>>>

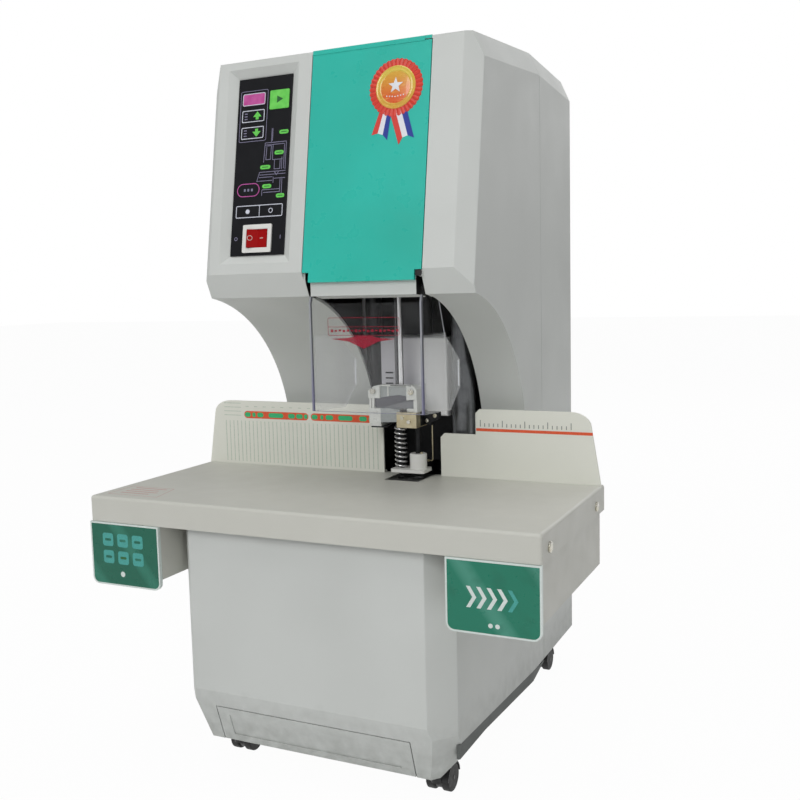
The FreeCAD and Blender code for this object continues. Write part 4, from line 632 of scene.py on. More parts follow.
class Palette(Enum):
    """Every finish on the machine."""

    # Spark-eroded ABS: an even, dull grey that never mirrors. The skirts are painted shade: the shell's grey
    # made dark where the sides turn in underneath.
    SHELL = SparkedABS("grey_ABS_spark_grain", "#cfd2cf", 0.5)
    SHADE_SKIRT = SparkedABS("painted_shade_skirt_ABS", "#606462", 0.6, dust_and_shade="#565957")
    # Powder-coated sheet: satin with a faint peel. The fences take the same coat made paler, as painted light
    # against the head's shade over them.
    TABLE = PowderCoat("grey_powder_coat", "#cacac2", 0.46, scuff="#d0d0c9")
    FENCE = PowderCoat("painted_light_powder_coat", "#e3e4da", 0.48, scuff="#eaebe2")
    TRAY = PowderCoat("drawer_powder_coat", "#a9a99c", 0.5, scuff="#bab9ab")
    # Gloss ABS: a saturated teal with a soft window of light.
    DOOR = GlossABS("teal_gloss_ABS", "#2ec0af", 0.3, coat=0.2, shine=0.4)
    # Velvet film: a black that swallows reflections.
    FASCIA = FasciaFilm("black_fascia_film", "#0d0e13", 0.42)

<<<

### [What this task involves]
Repeat the material in full, exactly as it stands.

### [Output of the task]
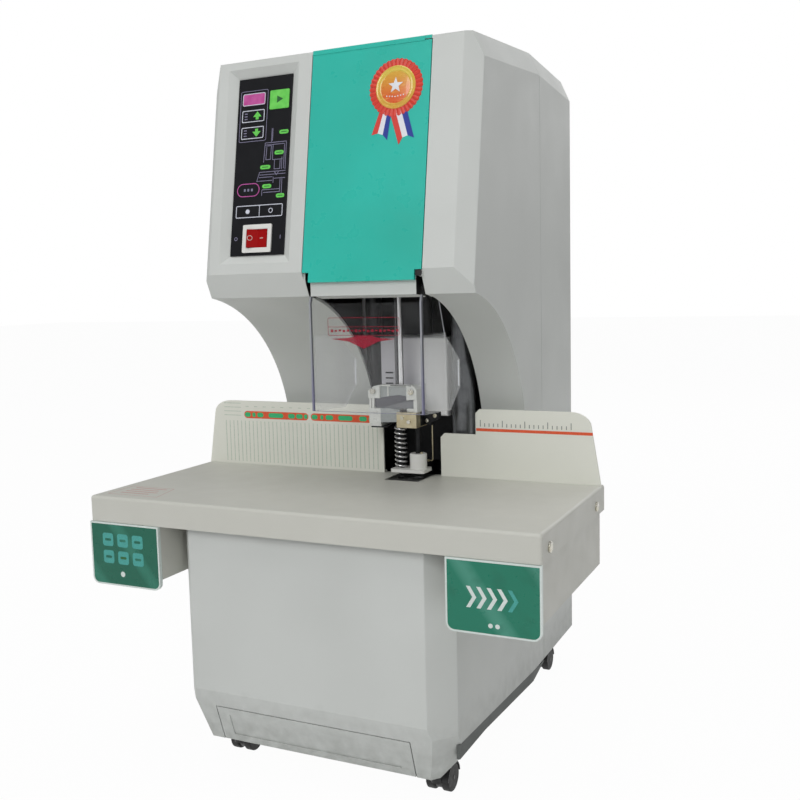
The FreeCAD and Blender code for this object continues. Write part 4, from line 632 of scene.py on. More parts follow.
class Palette(Enum):
    """Every finish on the machine."""

    # Spark-eroded ABS: an even, dull grey that never mirrors. The skirts are painted shade: the shell's grey
    # made dark where the sides turn in underneath.
    SHELL = SparkedABS("grey_ABS_spark_grain", "#cfd2cf", 0.5)
    SHADE_SKIRT = SparkedABS("painted_shade_skirt_ABS", "#606462", 0.6, dust_and_shade="#565957")
    # Powder-coated sheet: satin with a faint peel. The fences take the same coat made paler, as painted light
    # against the head's shade over them.
    TABLE = PowderCoat("grey_powder_coat", "#cacac2", 0.46, scuff="#d0d0c9")
    FENCE = PowderCoat("painted_light_powder_coat", "#e3e4da", 0.48, scuff="#eaebe2")
    TRAY = PowderCoat("drawer_powder_coat", "#a9a99c", 0.5, scuff="#bab9ab")
    # Gloss ABS: a saturated teal with a soft window of light.
    DOOR = GlossABS("teal_gloss_ABS", "#2ec0af", 0.3, coat=0.2, shine=0.4)
    # Velvet film: a black that swallows reflections.
    FASCIA = FasciaFilm("black_fascia_film", "#0d0e13", 0.42)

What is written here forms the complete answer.